■ Problem to work on ■
Word for word, restate every line of the listing that follows.

────────

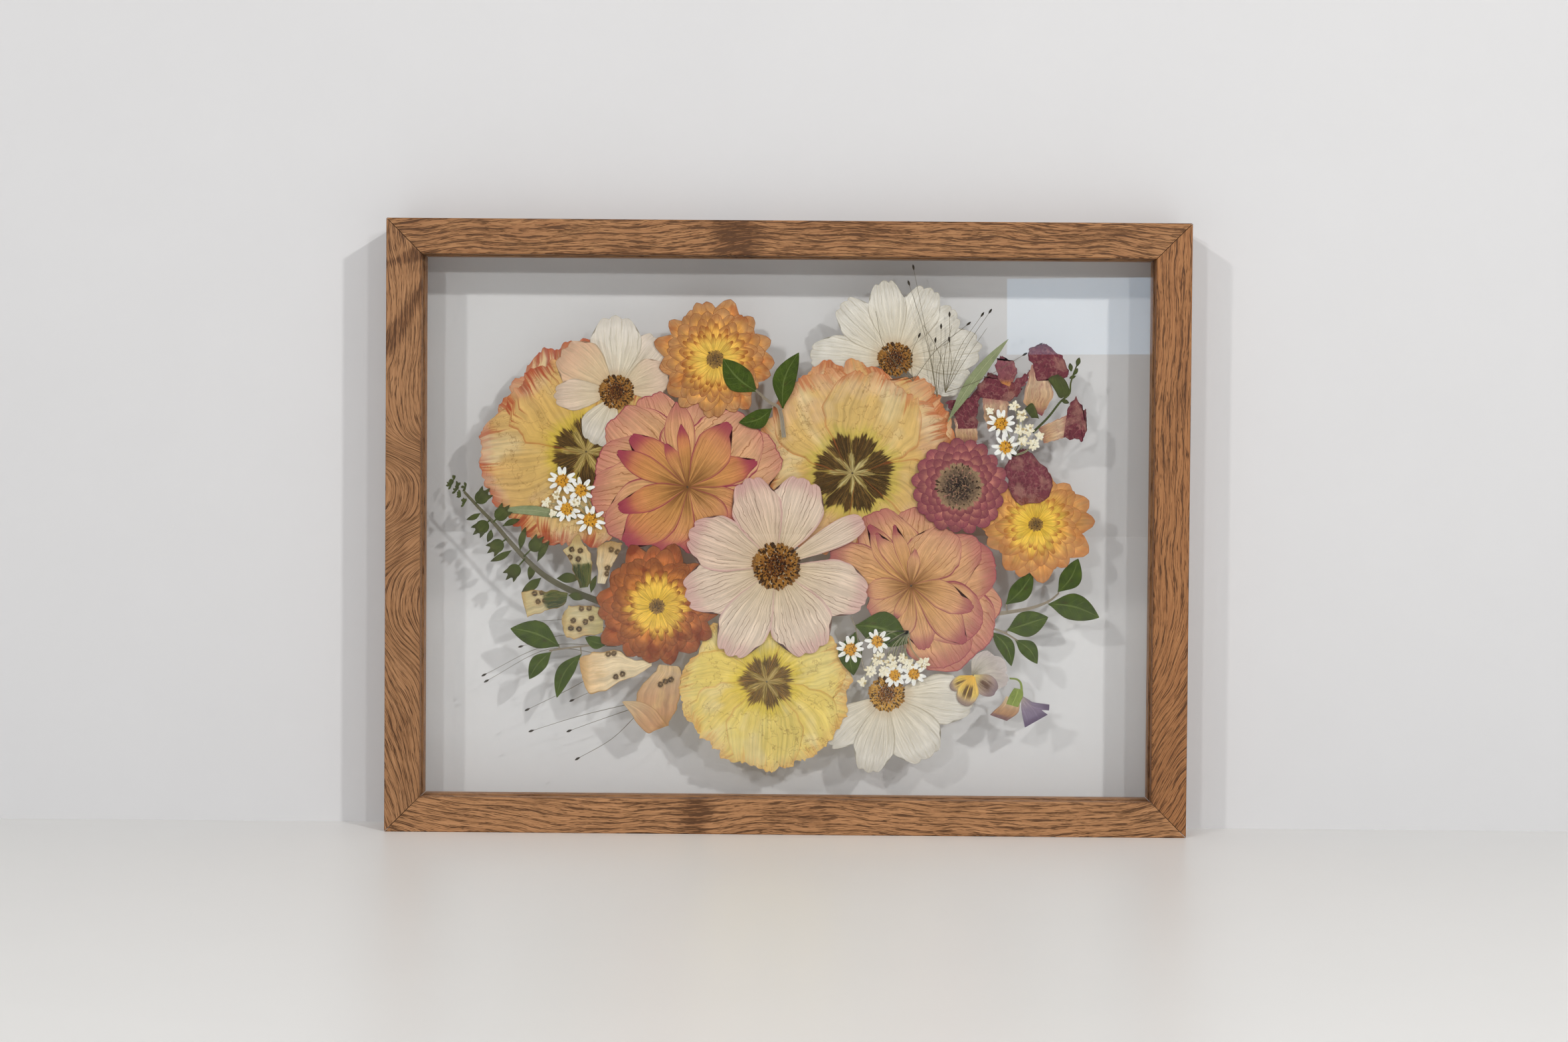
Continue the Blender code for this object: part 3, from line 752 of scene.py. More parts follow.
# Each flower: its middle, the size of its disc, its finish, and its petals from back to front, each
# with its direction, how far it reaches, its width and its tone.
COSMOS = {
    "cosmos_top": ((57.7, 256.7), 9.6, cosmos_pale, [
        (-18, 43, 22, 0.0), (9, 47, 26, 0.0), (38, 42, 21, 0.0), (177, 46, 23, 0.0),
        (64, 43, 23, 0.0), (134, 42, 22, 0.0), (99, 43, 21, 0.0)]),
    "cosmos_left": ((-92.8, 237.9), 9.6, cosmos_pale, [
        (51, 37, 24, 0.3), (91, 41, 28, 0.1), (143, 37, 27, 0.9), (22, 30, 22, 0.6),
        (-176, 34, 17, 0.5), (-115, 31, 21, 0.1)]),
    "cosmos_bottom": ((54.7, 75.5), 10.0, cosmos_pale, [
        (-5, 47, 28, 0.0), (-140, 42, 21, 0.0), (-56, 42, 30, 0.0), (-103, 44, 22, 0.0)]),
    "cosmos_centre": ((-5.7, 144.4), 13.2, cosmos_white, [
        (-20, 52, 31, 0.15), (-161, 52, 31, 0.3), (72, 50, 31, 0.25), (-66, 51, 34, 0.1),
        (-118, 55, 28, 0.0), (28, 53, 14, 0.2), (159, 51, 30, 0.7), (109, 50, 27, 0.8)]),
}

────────

■ Correct response ■
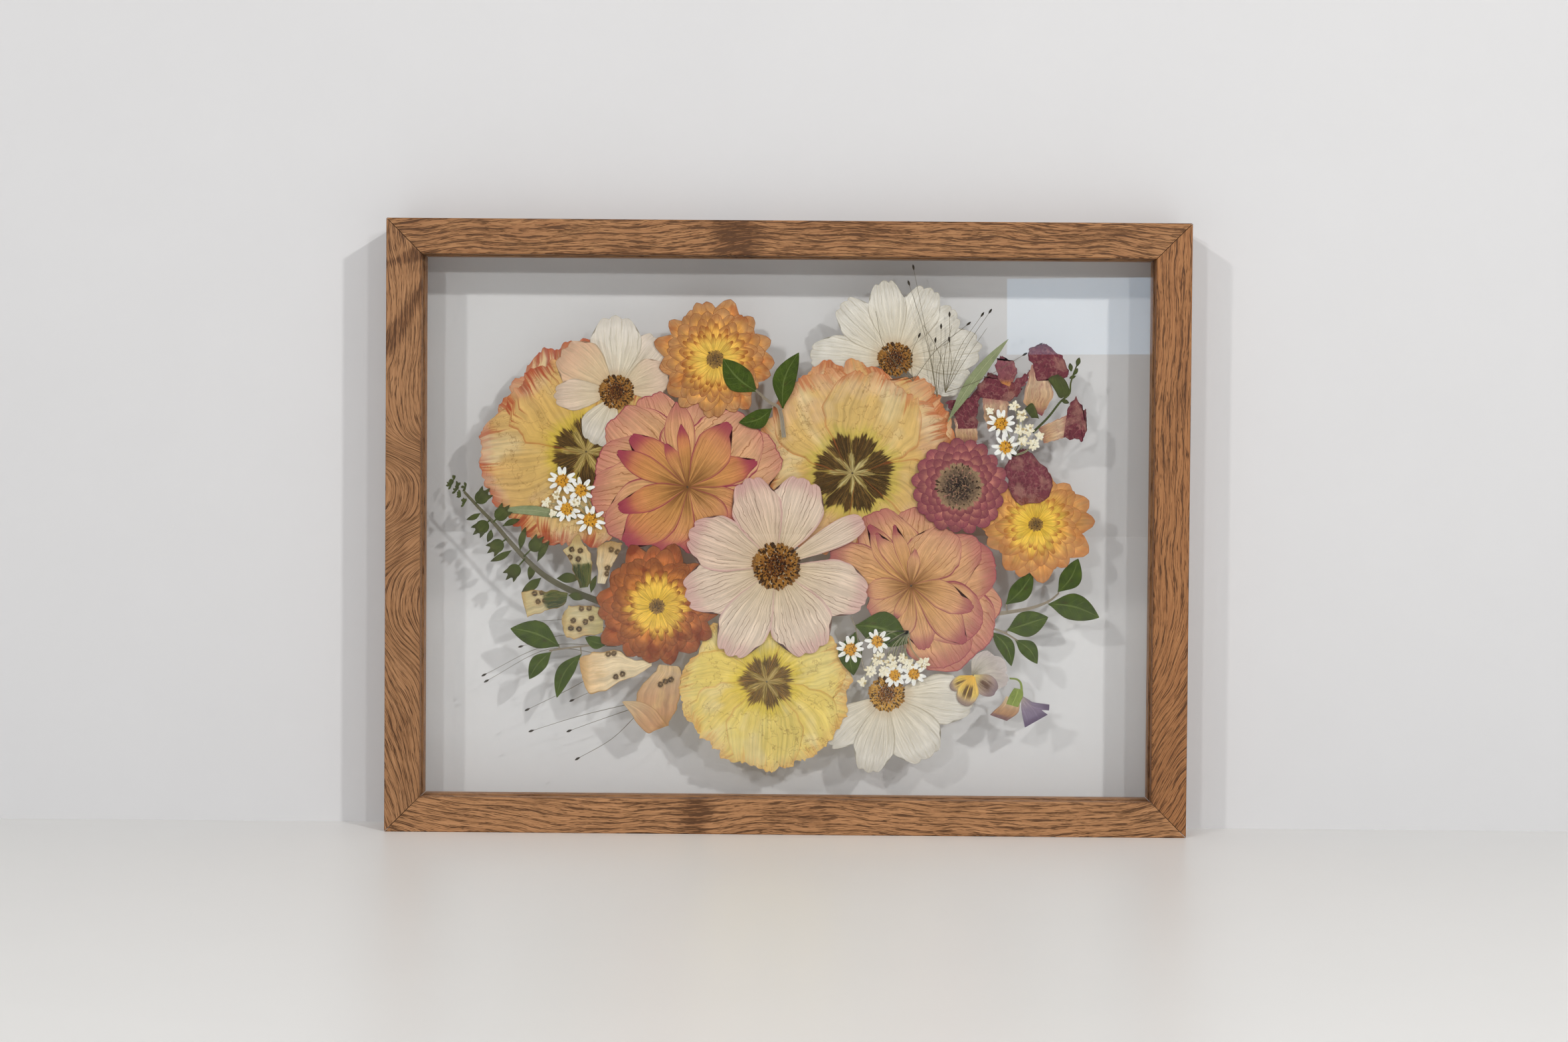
Continue the Blender code for this object: part 3, from line 752 of scene.py. More parts follow.
# Each flower: its middle, the size of its disc, its finish, and its petals from back to front, each
# with its direction, how far it reaches, its width and its tone.
COSMOS = {
    "cosmos_top": ((57.7, 256.7), 9.6, cosmos_pale, [
        (-18, 43, 22, 0.0), (9, 47, 26, 0.0), (38, 42, 21, 0.0), (177, 46, 23, 0.0),
        (64, 43, 23, 0.0), (134, 42, 22, 0.0), (99, 43, 21, 0.0)]),
    "cosmos_left": ((-92.8, 237.9), 9.6, cosmos_pale, [
        (51, 37, 24, 0.3), (91, 41, 28, 0.1), (143, 37, 27, 0.9), (22, 30, 22, 0.6),
        (-176, 34, 17, 0.5), (-115, 31, 21, 0.1)]),
    "cosmos_bottom": ((54.7, 75.5), 10.0, cosmos_pale, [
        (-5, 47, 28, 0.0), (-140, 42, 21, 0.0), (-56, 42, 30, 0.0), (-103, 44, 22, 0.0)]),
    "cosmos_centre": ((-5.7, 144.4), 13.2, cosmos_white, [
        (-20, 52, 31, 0.15), (-161, 52, 31, 0.3), (72, 50, 31, 0.25), (-66, 51, 34, 0.1),
        (-118, 55, 28, 0.0), (28, 53, 14, 0.2), (159, 51, 30, 0.7), (109, 50, 27, 0.8)]),
}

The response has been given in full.